Filter the data below for the string "handed" and copy each matching line.

▶ [Listing]
- - -

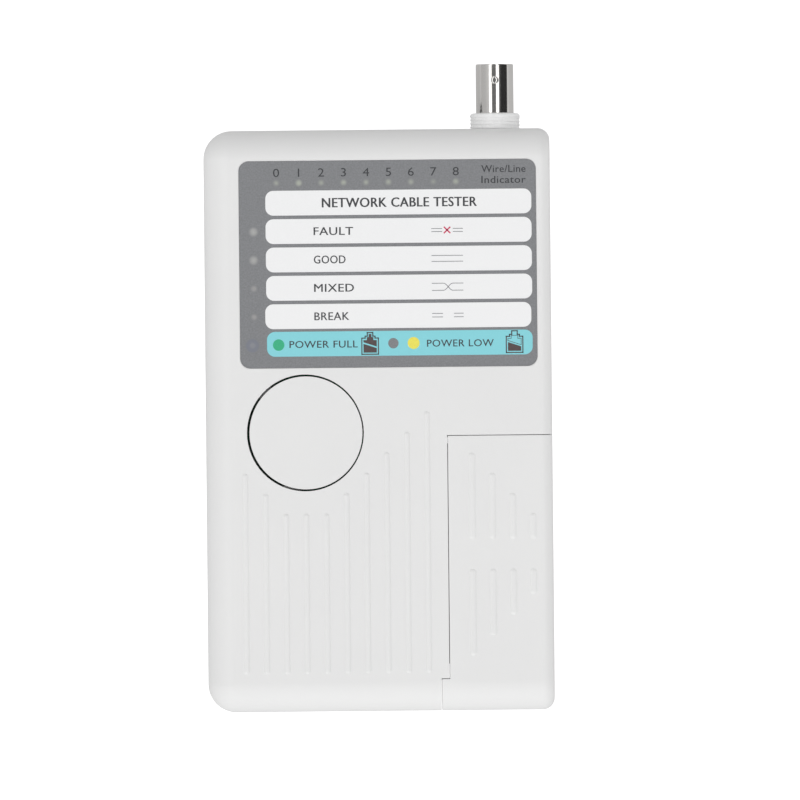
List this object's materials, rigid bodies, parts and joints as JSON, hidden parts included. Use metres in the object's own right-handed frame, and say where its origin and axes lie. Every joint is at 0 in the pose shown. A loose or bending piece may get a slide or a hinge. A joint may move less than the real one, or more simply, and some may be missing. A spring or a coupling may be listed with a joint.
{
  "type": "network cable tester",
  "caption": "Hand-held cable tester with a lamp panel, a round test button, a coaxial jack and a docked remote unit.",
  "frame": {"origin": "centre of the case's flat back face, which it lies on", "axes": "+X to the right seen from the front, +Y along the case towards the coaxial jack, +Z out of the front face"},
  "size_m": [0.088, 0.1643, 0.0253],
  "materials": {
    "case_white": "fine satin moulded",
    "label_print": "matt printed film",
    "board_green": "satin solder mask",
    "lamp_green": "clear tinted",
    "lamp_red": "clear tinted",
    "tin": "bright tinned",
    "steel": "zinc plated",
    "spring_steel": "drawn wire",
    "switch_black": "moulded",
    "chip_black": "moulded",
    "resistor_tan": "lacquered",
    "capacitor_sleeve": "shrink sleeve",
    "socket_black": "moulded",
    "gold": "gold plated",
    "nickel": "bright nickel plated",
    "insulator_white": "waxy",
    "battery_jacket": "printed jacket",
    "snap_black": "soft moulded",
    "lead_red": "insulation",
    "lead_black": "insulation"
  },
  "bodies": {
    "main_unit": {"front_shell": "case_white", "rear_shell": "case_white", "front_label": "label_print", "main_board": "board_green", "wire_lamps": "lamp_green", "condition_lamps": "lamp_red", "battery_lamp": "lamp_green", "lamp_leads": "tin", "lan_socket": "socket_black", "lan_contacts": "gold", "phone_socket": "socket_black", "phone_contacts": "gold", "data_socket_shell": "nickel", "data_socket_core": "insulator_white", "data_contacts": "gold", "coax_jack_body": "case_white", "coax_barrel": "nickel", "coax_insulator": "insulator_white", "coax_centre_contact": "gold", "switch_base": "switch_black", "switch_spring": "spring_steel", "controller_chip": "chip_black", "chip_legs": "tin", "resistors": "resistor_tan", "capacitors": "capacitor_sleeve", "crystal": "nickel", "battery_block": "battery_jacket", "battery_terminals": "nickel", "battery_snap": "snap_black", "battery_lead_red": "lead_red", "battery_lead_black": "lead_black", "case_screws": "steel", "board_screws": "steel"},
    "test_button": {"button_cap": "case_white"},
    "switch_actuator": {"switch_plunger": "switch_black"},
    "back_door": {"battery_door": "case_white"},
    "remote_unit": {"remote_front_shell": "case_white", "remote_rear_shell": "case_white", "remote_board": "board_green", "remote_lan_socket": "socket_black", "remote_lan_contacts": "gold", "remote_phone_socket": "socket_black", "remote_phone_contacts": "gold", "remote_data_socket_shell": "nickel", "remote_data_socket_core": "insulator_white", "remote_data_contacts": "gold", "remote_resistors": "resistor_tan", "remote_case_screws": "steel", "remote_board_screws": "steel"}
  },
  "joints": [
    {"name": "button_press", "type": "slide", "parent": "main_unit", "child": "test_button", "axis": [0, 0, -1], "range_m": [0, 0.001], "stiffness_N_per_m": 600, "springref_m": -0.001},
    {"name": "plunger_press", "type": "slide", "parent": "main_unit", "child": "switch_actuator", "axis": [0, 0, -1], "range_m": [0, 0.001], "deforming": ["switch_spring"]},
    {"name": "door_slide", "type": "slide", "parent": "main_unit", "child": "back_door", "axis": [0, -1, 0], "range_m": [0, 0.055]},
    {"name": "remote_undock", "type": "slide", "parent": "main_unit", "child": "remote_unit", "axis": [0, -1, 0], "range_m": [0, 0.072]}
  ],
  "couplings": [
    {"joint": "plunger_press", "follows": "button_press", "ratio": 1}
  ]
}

- - -

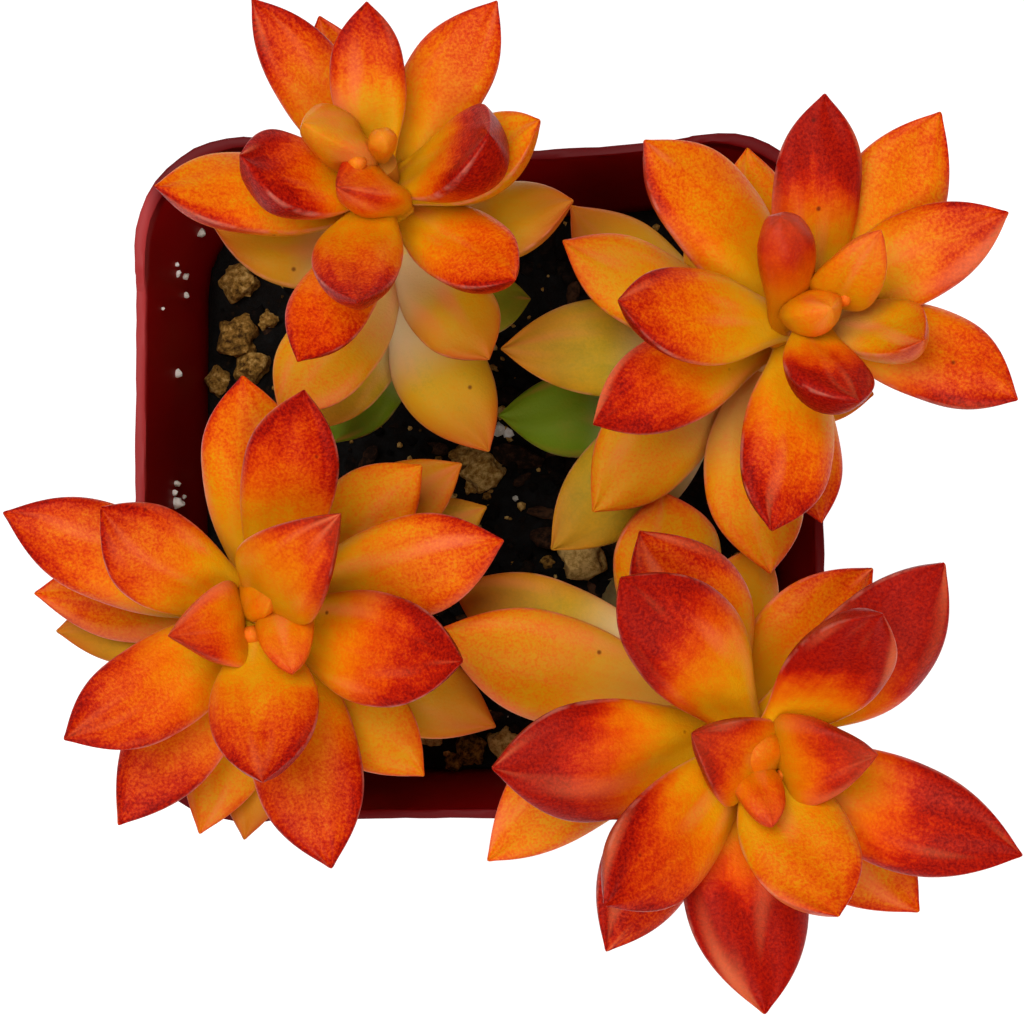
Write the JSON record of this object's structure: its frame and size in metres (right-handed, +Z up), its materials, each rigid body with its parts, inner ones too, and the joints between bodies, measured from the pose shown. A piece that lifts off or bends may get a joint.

- - -

▶ [Finished answer]
List this object's materials, rigid bodies, parts and joints as JSON, hidden parts included. Use metres in the object's own right-handed frame, and say where its origin and axes lie. Every joint is at 0 in the pose shown. A loose or bending piece may get a slide or a hinge. A joint may move less than the real one, or more simply, and some may be missing. A spring or a coupling may be listed with a joint.
Write the JSON record of this object's structure: its frame and size in metres (right-handed, +Z up), its materials, each rigid body with its parts, inner ones too, and the joints between bodies, measured from the pose shown. A piece that lifts off or bends may get a joint.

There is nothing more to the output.